Queen colonaaiers and her weapons of mass destruction I, 2015. (Thania Petersen, Per gentile concessione della galleria Everard Read)

Bene comunque vada, purché ci sia l’Africa. Lo conferma la decisione della casa londinese Sotheby’s di tenere a maggio la prima asta interamente dedicata all’arte contemporanea subsahariana. A prepararla è una pioniera, Hannah O’Leary, che parla di “piattaforma senza precedenti” e “mercato dalle potenzialità enormi ancora inespresse”. E non c’è solo Sotheby’s.

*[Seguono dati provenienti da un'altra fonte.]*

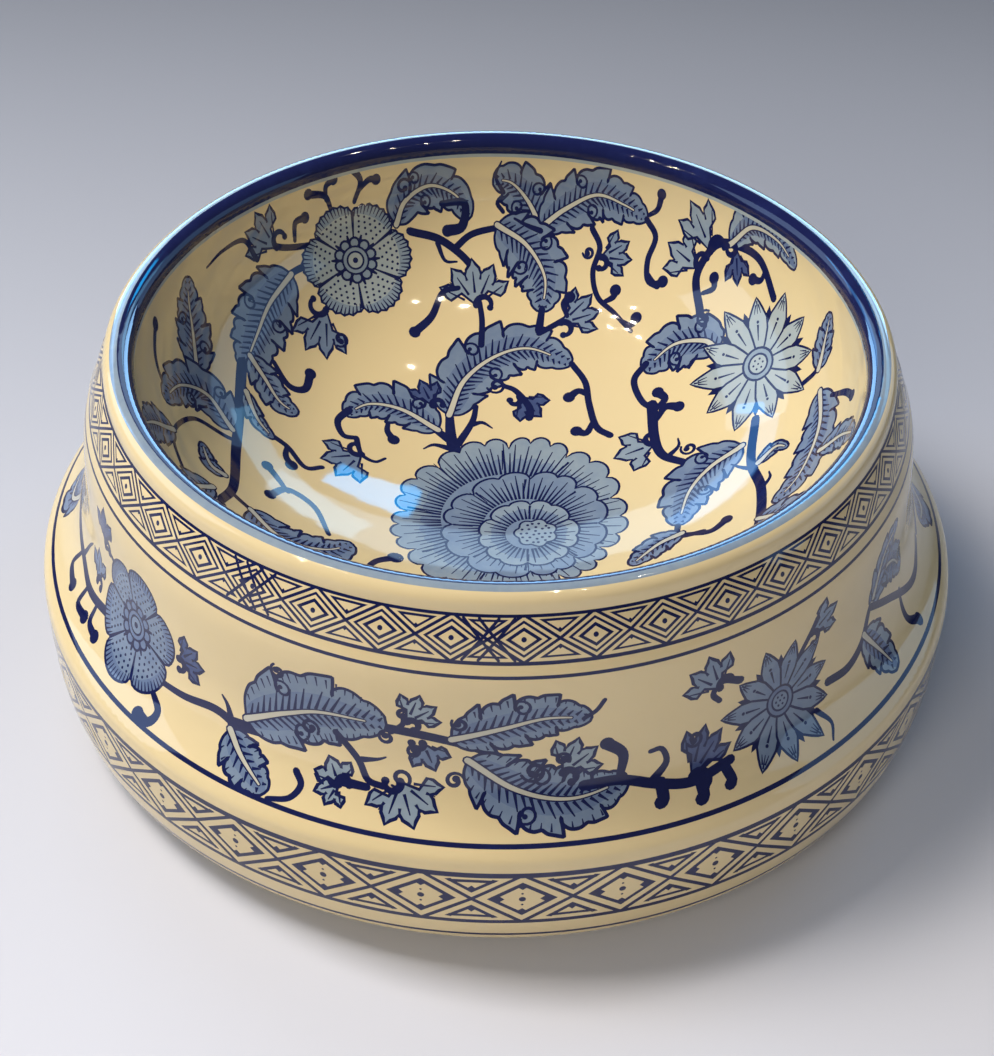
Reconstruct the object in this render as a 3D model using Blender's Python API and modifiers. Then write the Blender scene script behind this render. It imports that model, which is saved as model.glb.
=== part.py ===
"""Porcelain serving bowl: a double-walled, blue-and-white bowl on a foot ring.

Every piece is turned about the Z axis, because each was thrown or jiggered on a wheel. The floor is Z = 0.
The pieces are the clay sections that a potter makes one by one and lutes together before the glaze firing.
Lengths are millimetres and become metres when a profile is made into a mesh.
"""

import math

import bpy

MM = 0.001
SEGMENTS = 64
JOINT_GAP = 0.3

# How many straight steps stand for each curve of a section
BASIN_INSIDE_STEPS = 18
BASIN_OUTSIDE_STEPS = 14
LIP_STEPS = 10
WALL_STEPS = 2

# Overall form
LIP_RADIUS = 105.0
LIP_HEIGHT = 102.9
LIP_ROLL_WIDTH = 7.9
LIP_ROLL_RISE = 3.7
RIDGE_RADIUS = 127.7
WALL = 4.5

# Basin: the inside is a superellipse, a little fuller than an ellipse
BASIN_DEPTH = 60.9
BASIN_FULLNESS = 2.2
BASIN_WALL = 4.0
BASIN_FLOOR = 4.5
LIP_SKIRT = 1.7

# Outer wall, as radius and height: collar, waist, flared shoulder, ridge
SHOULDER_SEAM = 37.2
UPPER_WALL_CURVE = (
    (104.95, LIP_HEIGHT - LIP_SKIRT - JOINT_GAP),
    (107.6, 96.0),
    (109.7, 89.6),
    (111.1, 86.2),
    (112.1, 81.0),
    (112.8, 71.5),
    (113.9, 61.0),
    (116.6, 52.5),
    (120.8, 46.3),
    (124.8, 42.5),
    (127.1, 40.0),
    (RIDGE_RADIUS, SHOULDER_SEAM),
)
COLLAR_TOP_THICKNESS = 2.7
COLLAR_TAPER = 0.25

# Belly: from the ridge down to the turned-in heel
BELLY_CURVE = (
    (RIDGE_RADIUS, SHOULDER_SEAM - JOINT_GAP),
    (127.5, 27.3),
    (127.1, 18.6),
    (126.0, 12.2),
    (124.4, 8.2),
    (120.9, 4.9),
    (115.5, 3.9),
    (111.0, 3.9),
)

# Base disc and foot ring
DISC_RADIUS = 110.7
DISC_UNDERSIDE = 5.4
DISC_THICKNESS = 4.2
DISC_EDGE = 0.6
VENT_RADIUS = 2.5
FOOT_OUTER = 108.0
FOOT_INNER = 100.0
FOOT_EDGE = 1.2

PORCELAIN = (0.74, 0.68, 0.52, 1.0)
BARE_CLAY = (0.72, 0.66, 0.57, 1.0)


def clear_scene():
    """Remove what the scene starts with."""
    for item in list(bpy.data.objects):
        bpy.data.objects.remove(item, do_unlink=True)


def new_collection(name):
    """A collection in the scene for the bowl's pieces."""
    collection = bpy.data.collections.new(name)
    bpy.context.scene.collection.children.link(collection)
    return collection


def new_material(name, colour, roughness):
    """A Principled BSDF with the piece's colour and gloss."""
    material = bpy.data.materials.new(name)
    material.use_nodes = True
    shader = material.node_tree.nodes["Principled BSDF"]
    shader.inputs["Base Color"].default_value = colour
    shader.inputs["Roughness"].default_value = roughness
    shader.inputs["Metallic"].default_value = 0.0
    return material


def smooth_curve(points, steps):
    """A Catmull-Rom curve through the points, with the given steps between neighbours."""
    padded = (points[0],) + tuple(points) + (points[-1],)
    curve = []
    for a, b, c, d in zip(padded, padded[1:], padded[2:], padded[3:]):
        for step in range(steps):
            t = step / steps
            curve.append(
                tuple(
                    0.5
                    * (
                        2 * q
                        + (r - p) * t
                        + (2 * p - 5 * q + 4 * r - s) * t**2
                        + (3 * q - p - 3 * r + s) * t**3
                    )
                    for p, q, r, s in zip(a, b, c, d)
                )
            )
    curve.append(tuple(points[-1]))
    return curve


def inset_curve(curve, thickness_at):
    """The curve moved to its inner side, by thickness_at(share of the way along) at each point."""
    moved = []
    last = len(curve) - 1
    for index, (radius, height) in enumerate(curve):
        before = curve[max(index - 1, 0)]
        after = curve[min(index + 1, last)]
        along_r, along_z = after[0] - before[0], after[1] - before[1]
        length = math.hypot(along_r, along_z)
        depth = thickness_at(index / last)
        moved.append(
            (radius + depth * along_z / length, height - depth * along_r / length)
        )
    return moved


def turned(name, profile, closed, material, collection):
    """A solid of revolution: the profile, at +X, swept round Z by a Screw modifier."""
    points = [(radius * MM, 0.0, height * MM) for radius, height in profile]
    edges = [(index, index + 1) for index in range(len(points) - 1)]
    if closed:
        edges.append((len(points) - 1, 0))
    mesh = bpy.data.meshes.new(name)
    mesh.from_pydata(points, edges, [])
    piece = bpy.data.objects.new(name, mesh)
    collection.objects.link(piece)
    screw = piece.modifiers.new("Turn", "SCREW")
    screw.axis = "Z"
    screw.angle = 2 * math.pi
    screw.steps = SEGMENTS
    screw.render_steps = SEGMENTS
    screw.use_merge_vertices = True
    screw.merge_threshold = 0.00001
    screw.use_smooth_shade = True
    mesh.materials.append(material)
    return piece


def superellipse(radius, depth, top, steps):
    """Points of a quarter superellipse, from the axis up to just below the wall's top edge."""
    power = 2 / BASIN_FULLNESS
    quarter = math.pi / 2
    return [
        (
            radius * math.sin(quarter * step / steps) ** power,
            top - depth * math.cos(quarter * step / steps) ** power,
        )
        for step in range(steps)
    ]


def lip_roll(steps):
    """The rolled lip: half an ellipse, from the basin over the crest to the outside."""
    half_width = LIP_ROLL_WIDTH / 2
    centre = LIP_RADIUS - half_width
    return [
        (
            centre - half_width * math.cos(math.pi * step / steps),
            LIP_HEIGHT + LIP_ROLL_RISE * math.sin(math.pi * step / steps),
        )
        for step in range(steps + 1)
    ]


def basin_profile():
    """Inner floor, up the basin, over the lip and back down the basin's hidden outside."""
    inner_radius = LIP_RADIUS - LIP_ROLL_WIDTH
    underside = LIP_HEIGHT - LIP_SKIRT
    inside = superellipse(inner_radius, BASIN_DEPTH, LIP_HEIGHT, BASIN_INSIDE_STEPS)
    outside = superellipse(
        inner_radius + BASIN_WALL,
        BASIN_DEPTH + BASIN_FLOOR - LIP_SKIRT,
        underside,
        BASIN_OUTSIDE_STEPS,
    )
    skirt = [(UPPER_WALL_CURVE[0][0], underside)]
    return inside + lip_roll(LIP_STEPS) + skirt + [(inner_radius + BASIN_WALL, underside)] + outside[::-1]


def make_basin(material, collection):
    """The bowl itself, with its rolled lip, one thrown piece."""
    return turned("basin", basin_profile(), False, material, collection)


def make_upper_wall(material, collection):
    """Collar, waist and flared shoulder: the outer casing down to the ridge."""
    outside = smooth_curve(UPPER_WALL_CURVE, WALL_STEPS)
    extra = WALL - COLLAR_TOP_THICKNESS
    inside = inset_curve(outside, lambda share: COLLAR_TOP_THICKNESS + extra * min(1, share / COLLAR_TAPER))
    inside[0] = (outside[0][0] - COLLAR_TOP_THICKNESS, outside[0][1])
    inside[-1] = (outside[-1][0] - WALL, outside[-1][1])
    return turned("upper_wall", outside + inside[::-1], True, material, collection)


def make_belly_wall(material, collection):
    """The belly band and the heel that turns in under the bowl."""
    outside = smooth_curve(BELLY_CURVE, WALL_STEPS)
    inside = inset_curve(outside, lambda share: WALL)
    inside[0] = (outside[0][0] - WALL, outside[0][1])
    inside[-1] = (outside[-1][0], outside[-1][1] + WALL)
    return turned("belly_wall", outside + inside[::-1], True, material, collection)


def make_base_disc(material, collection):
    """The disc that closes the hollow, with the vent hole that lets air out in the kiln."""
    top = DISC_UNDERSIDE + DISC_THICKNESS
    profile = [
        (DISC_RADIUS - DISC_EDGE, top),
        (DISC_RADIUS, top - DISC_EDGE),
        (DISC_RADIUS, DISC_UNDERSIDE + DISC_EDGE),
        (DISC_RADIUS - DISC_EDGE, DISC_UNDERSIDE),
        (VENT_RADIUS + DISC_EDGE, DISC_UNDERSIDE),
        (VENT_RADIUS, DISC_UNDERSIDE + DISC_EDGE),
        (VENT_RADIUS, top - DISC_EDGE),
        (VENT_RADIUS + DISC_EDGE, top),
    ]
    return turned("base_disc", profile, True, material, collection)


def make_foot_ring(material, collection):
    """The foot ring that the bowl stands on, wiped clean of glaze."""
    top = DISC_UNDERSIDE - JOINT_GAP
    profile = [
        (FOOT_OUTER, top),
        (FOOT_OUTER, FOOT_EDGE),
        (FOOT_OUTER - FOOT_EDGE, 0.0),
        (FOOT_INNER + FOOT_EDGE, 0.0),
        (FOOT_INNER, FOOT_EDGE),
        (FOOT_INNER - FOOT_EDGE, top),
    ]
    return turned("foot_ring", profile, True, material, collection)


def main():
    """Make the five clay sections in one collection."""
    clear_scene()
    collection = new_collection("serving_bowl")
    glazed = new_material("glazed_porcelain", PORCELAIN, 0.08)
    bare = new_material("bare_porcelain", BARE_CLAY, 0.65)
    make_basin(glazed, collection)
    make_upper_wall(glazed, collection)
    make_belly_wall(glazed, collection)
    make_base_disc(glazed, collection)
    make_foot_ring(bare, collection)


main()
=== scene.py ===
"""Porcelain serving bowl, glazed ivory and painted underglaze in cobalt blue.

The bowl's clay sections are turned shells. The painting is part of each shell's own skin: every brush stroke
is worked out on the unrolled surface in millimetres, the strokes and the skin are triangulated together, and
each face carries how much cobalt lies on it. The glaze reads that amount."""

from __future__ import annotations

import logging
import math
import random
from collections.abc import Callable, Sequence
from dataclasses import dataclass, field
from enum import Enum
from typing import ClassVar

import bpy
import numpy as np
from mathutils import Matrix, Vector
from mathutils.geometry import delaunay_2d_cdt

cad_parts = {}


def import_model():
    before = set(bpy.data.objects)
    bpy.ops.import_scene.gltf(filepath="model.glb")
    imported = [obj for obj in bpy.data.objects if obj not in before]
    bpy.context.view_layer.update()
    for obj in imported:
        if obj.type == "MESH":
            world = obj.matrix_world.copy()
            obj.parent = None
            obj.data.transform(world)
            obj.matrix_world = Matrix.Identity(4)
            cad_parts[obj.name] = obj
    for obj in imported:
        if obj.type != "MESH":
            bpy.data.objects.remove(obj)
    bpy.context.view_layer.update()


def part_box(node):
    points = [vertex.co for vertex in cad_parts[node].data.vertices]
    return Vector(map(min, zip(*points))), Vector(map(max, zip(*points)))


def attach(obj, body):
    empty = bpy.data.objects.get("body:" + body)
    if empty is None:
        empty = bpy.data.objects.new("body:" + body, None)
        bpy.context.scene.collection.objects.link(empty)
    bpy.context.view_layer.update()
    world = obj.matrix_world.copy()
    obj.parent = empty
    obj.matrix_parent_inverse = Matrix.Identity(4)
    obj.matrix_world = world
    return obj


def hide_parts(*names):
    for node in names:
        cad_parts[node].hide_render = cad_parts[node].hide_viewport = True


log = logging.getLogger("serving_bowl")

MM = 0.001
AROUND = 256
FULL_TURN = 2 * math.pi
WELD = 2e-6
TOUCHING = 1e-4
SLIVER = 1e-9
SMOOTH_BELOW = math.radians(35)
BAKE_MAP = "OFBake"
INSIDE_STEPS = 400
COBALT = "cobalt"

Point = tuple[float, float]
Point3 = tuple[float, float, float]
Points = Sequence[Point]
Width = Callable[[np.ndarray], np.ndarray]
Socket = bpy.types.NodeSocket

# One lobe of a leaf's edge: shares of the lobe's length and of the blade's width.
LOBE_RIM = (
    ((0.0, 0.58), (-0.02, 0.74), (0.08, 0.90), (0.20, 0.97), (0.34, 0.98), (0.46, 0.93), (0.52, 0.92))
    + ((0.62, 1.01), (0.78, 1.06), (0.93, 1.12), (0.95, 1.08), (0.97, 0.90), (0.985, 0.74))
)


class Tone(Enum):
    """How much cobalt a stroke lays down, from a breath of it to a full line."""

    HINT = 0.10
    PALE = 0.18
    SOFT = 0.28
    WASH = 0.37
    MID = 0.44
    DEEP = 0.62
    LINE = 1.0


# ---------------------------------------------------------------- lines on the unrolled surface


def as_array(points: Points) -> np.ndarray:
    """The points as an array with a row for each."""
    return np.asarray(points, dtype=float)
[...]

Crescono musei e fondazioni, come la Fondazione Zinsou, istituita in Bénin nel 2005, ormai riferimento a livello internazionale. E poi la Fondazione Zeitz, uno dei progetti più ambiziosi, finanziato dal magnate e collezionista tedesco Jochen Zeitz: 42 silos alti nove piani, aggrappati gli uni agli altri, tanto cemento e zero immaginazione, si stanno trasformando nel museo d’arte contemporanea africana più grande al mondo. Il cantiere è sorto in un granaio costruito negli anni venti sul lungomare di Città del Capo, di fronte all’ex carcere di Robben Island dove ai tempi dell’apartheid fu prigioniero Nelson Mandela. Per capire come sarà l’inaugurazione, prevista nel 2017, basta guardare i disegni: atrio ellittico inondato di luce attraverso il tetto a vetri della sezione centrale, roof garden con vista sulla Table mountain, anfiteatro per performance all’aperto, centri di formazione per studenti, 80 gallerie d’arte e seimila metri quadrati di spazi espositivi. Also known as Africa, l’Africa è anche questo.